>> Start DATA LINES

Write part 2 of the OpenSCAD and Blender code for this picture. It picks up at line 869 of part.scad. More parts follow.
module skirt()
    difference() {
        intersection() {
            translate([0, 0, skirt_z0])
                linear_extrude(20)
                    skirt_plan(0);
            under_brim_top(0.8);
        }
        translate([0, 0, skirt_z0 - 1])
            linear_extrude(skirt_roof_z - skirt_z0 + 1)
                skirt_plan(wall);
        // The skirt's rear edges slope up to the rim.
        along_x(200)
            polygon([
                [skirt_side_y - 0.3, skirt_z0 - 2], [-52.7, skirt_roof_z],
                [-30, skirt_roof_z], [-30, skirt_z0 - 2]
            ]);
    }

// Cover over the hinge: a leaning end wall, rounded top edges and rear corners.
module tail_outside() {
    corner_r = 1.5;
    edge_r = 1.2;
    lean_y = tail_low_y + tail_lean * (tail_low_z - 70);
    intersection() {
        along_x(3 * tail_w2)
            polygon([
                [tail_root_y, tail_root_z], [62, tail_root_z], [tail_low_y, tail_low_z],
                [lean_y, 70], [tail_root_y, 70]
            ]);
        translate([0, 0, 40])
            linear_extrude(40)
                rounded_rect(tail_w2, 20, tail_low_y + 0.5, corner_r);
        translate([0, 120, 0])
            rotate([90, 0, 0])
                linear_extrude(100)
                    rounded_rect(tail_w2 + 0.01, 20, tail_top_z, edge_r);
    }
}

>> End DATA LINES
>> Start DATA LINES

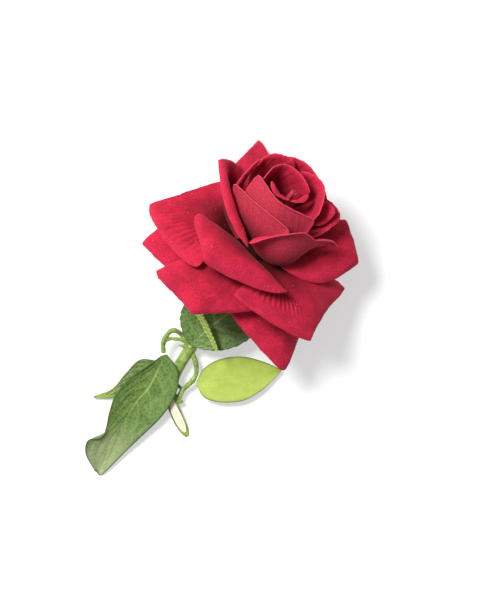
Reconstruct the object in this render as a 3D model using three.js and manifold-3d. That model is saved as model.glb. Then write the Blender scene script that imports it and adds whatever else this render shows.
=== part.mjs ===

>> End DATA LINES
>> Start DATA LINES

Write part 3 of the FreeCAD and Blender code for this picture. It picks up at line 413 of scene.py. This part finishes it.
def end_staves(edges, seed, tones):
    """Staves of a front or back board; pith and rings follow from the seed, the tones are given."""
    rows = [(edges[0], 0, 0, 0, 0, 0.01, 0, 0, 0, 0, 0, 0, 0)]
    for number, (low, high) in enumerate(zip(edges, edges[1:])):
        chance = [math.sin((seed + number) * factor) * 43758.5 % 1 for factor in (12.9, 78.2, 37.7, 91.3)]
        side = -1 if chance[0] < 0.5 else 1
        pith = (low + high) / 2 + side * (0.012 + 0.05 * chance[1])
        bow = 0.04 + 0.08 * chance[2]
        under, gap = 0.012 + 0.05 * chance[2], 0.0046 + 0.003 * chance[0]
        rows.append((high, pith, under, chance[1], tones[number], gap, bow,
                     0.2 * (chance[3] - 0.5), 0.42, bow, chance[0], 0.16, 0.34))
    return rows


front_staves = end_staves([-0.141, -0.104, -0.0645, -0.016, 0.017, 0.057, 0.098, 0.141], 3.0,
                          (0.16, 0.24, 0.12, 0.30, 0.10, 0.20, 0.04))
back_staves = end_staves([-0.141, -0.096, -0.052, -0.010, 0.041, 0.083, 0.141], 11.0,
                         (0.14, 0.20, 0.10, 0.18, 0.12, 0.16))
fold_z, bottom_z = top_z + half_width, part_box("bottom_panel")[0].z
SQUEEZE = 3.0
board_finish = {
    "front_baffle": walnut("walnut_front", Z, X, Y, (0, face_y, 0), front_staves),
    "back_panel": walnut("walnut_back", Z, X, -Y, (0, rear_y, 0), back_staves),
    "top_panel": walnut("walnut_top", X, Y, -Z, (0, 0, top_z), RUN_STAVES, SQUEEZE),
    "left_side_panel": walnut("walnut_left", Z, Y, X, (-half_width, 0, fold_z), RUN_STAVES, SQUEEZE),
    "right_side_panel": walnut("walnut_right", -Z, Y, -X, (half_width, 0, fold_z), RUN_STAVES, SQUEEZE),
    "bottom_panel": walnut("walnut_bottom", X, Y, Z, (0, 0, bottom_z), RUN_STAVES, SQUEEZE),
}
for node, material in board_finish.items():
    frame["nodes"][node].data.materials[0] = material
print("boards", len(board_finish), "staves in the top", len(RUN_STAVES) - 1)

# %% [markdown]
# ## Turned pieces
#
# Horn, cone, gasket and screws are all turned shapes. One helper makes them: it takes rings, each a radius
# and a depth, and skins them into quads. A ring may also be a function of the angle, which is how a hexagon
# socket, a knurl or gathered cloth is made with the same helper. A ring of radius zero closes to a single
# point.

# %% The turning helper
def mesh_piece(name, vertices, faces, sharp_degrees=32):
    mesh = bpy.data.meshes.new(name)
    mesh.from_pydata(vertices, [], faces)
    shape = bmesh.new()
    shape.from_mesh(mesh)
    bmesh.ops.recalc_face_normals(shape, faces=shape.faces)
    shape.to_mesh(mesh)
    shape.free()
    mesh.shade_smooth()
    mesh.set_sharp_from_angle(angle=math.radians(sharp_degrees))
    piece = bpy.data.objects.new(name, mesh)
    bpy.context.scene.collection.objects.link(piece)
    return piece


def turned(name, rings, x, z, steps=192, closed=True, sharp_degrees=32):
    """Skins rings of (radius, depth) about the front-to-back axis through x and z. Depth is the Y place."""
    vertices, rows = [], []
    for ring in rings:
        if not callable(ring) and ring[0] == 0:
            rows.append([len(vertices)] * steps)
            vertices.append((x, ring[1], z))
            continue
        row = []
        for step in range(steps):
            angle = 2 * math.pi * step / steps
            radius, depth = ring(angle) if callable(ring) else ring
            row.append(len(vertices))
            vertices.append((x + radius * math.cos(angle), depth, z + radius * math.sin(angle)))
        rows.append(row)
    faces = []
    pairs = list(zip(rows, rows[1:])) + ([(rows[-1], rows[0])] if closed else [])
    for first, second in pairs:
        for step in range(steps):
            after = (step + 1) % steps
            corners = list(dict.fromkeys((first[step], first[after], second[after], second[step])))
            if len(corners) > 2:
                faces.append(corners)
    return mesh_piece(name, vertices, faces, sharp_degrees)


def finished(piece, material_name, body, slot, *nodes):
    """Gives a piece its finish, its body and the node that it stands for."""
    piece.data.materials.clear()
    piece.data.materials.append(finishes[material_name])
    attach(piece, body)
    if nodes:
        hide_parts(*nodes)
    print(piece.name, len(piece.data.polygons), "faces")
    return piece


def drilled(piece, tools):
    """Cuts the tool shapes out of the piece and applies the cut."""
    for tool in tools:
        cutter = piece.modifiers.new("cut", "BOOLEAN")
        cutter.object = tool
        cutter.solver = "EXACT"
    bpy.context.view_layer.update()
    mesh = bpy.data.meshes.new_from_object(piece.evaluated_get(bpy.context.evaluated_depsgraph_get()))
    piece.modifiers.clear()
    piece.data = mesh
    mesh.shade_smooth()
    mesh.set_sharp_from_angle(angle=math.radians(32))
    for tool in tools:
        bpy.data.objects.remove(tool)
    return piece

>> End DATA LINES

Return all lines containing the word "Blender".

Write part 2 of the OpenSCAD and Blender code for this picture. It picks up at line 869 of part.scad. More parts follow.
Reconstruct the object in this render as a 3D model using three.js and manifold-3d. That model is saved as model.glb. Then write the Blender scene script that imports it and adds whatever else this render shows.
Write part 3 of the FreeCAD and Blender code for this picture. It picks up at line 413 of scene.py. This part finishes it.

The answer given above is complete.